▶ _Stated problem_:
Find each line with the string "parts" and copy it.

▶ _Saved entries_:
--
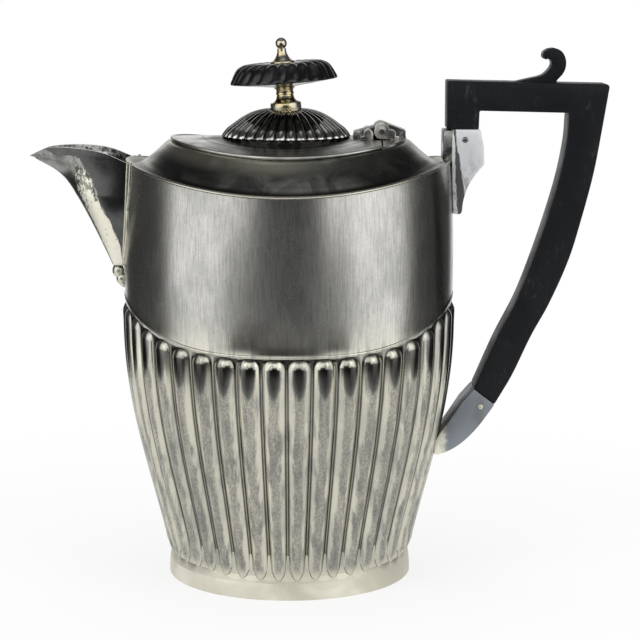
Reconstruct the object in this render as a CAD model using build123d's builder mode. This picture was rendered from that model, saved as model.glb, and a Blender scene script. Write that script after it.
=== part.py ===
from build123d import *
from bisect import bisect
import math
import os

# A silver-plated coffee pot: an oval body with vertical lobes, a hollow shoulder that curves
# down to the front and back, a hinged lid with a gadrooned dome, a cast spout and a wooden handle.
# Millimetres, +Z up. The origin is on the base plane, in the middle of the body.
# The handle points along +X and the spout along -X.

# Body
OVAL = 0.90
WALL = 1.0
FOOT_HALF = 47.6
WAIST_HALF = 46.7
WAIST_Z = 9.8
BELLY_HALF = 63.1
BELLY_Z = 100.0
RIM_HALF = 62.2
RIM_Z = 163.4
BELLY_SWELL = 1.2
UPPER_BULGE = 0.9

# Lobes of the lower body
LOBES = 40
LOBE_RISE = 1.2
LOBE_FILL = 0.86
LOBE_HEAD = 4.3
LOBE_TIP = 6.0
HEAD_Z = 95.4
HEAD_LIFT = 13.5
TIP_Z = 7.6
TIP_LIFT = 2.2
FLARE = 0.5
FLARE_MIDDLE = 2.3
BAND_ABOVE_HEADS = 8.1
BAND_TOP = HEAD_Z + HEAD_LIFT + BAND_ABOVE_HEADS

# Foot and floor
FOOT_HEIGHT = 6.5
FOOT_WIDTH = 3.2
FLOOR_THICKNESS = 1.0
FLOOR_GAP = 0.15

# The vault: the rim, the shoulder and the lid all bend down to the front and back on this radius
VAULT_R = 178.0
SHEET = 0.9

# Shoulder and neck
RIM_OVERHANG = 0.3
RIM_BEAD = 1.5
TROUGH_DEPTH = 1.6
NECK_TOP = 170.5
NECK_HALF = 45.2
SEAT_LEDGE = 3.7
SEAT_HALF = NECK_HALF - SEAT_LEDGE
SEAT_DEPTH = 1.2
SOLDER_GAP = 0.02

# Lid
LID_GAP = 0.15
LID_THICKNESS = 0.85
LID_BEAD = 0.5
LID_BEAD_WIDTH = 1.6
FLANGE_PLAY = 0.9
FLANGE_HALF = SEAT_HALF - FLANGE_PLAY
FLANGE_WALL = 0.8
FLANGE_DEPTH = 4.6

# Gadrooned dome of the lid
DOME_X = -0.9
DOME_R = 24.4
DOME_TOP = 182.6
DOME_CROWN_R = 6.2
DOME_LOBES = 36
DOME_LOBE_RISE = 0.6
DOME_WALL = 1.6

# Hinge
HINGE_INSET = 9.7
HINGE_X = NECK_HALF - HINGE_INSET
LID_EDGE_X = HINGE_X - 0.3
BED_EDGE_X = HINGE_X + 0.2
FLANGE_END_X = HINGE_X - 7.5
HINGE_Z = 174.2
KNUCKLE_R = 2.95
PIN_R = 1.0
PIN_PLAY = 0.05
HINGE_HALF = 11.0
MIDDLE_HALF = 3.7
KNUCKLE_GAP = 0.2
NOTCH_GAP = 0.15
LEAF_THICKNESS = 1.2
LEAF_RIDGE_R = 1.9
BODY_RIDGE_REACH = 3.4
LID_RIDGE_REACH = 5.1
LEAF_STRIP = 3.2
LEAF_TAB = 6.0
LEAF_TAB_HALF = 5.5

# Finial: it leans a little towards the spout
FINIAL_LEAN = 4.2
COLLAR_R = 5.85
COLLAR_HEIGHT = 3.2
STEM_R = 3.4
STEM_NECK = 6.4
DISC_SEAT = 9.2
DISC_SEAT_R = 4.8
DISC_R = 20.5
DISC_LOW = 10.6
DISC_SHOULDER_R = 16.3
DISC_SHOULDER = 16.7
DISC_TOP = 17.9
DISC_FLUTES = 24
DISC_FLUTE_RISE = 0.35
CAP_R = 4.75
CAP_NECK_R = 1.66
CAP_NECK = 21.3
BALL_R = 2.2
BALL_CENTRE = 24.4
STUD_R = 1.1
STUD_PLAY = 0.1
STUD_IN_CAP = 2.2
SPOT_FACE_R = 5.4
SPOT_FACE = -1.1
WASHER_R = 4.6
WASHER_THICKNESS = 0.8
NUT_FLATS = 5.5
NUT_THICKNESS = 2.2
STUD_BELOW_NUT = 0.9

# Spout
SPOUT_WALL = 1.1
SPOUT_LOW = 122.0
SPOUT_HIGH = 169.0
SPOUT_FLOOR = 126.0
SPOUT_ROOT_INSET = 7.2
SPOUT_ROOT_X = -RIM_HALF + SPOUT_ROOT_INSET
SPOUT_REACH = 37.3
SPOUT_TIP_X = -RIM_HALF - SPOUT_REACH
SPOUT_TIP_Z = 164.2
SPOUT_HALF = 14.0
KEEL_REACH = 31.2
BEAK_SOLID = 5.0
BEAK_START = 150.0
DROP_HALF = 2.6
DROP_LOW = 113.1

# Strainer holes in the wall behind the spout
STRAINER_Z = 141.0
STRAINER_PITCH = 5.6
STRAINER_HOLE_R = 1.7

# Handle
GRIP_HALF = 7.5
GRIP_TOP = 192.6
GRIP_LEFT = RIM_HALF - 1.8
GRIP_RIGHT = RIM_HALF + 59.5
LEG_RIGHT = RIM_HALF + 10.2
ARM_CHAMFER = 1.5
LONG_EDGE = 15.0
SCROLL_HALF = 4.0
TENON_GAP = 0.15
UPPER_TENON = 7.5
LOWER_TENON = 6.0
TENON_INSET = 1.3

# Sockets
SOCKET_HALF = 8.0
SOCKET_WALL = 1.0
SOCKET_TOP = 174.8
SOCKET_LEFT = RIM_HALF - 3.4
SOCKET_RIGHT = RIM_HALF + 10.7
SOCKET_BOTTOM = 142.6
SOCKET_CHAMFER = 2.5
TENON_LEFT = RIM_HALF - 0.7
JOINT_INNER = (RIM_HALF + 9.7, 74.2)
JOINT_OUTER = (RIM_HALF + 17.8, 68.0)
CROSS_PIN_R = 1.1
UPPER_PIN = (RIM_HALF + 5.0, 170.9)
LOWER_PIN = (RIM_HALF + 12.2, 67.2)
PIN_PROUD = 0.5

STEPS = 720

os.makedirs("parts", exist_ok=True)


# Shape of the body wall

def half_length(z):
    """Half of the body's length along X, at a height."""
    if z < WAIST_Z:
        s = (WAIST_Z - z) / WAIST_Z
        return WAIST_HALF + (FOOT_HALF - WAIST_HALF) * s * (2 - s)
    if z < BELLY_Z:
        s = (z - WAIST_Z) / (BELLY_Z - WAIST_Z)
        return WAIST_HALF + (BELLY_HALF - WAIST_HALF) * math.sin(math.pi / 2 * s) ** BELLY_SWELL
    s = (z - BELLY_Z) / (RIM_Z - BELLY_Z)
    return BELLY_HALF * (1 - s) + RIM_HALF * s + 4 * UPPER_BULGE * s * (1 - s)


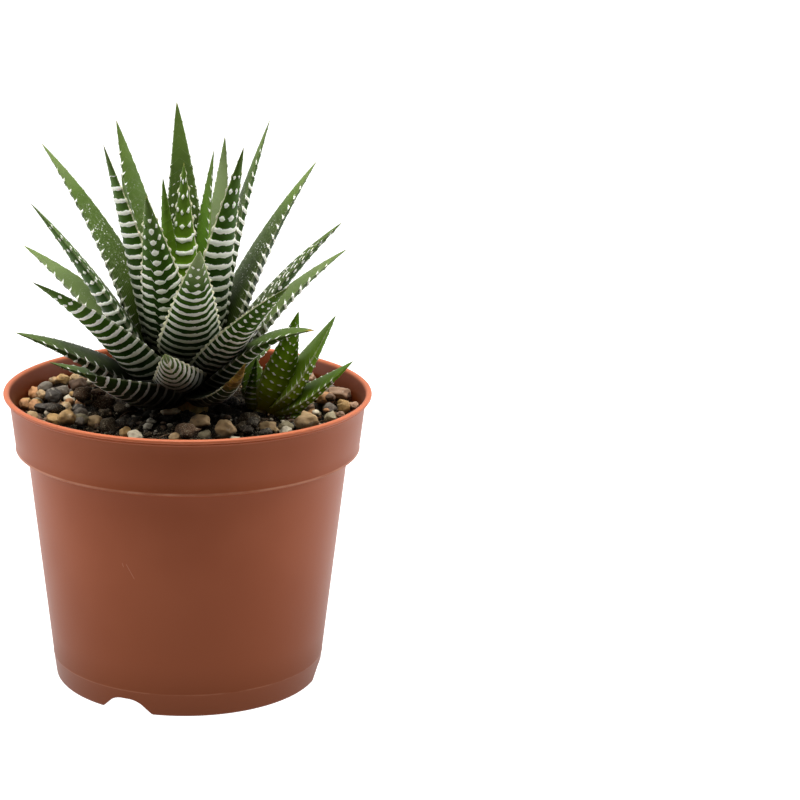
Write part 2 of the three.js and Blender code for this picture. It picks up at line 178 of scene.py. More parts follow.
--
▶ _Correct result_:
os.makedirs("parts", exist_ok=True)
Write part 2 of the three.js and Blender code for this picture. It picks up at line 178 of scene.py. More parts follow.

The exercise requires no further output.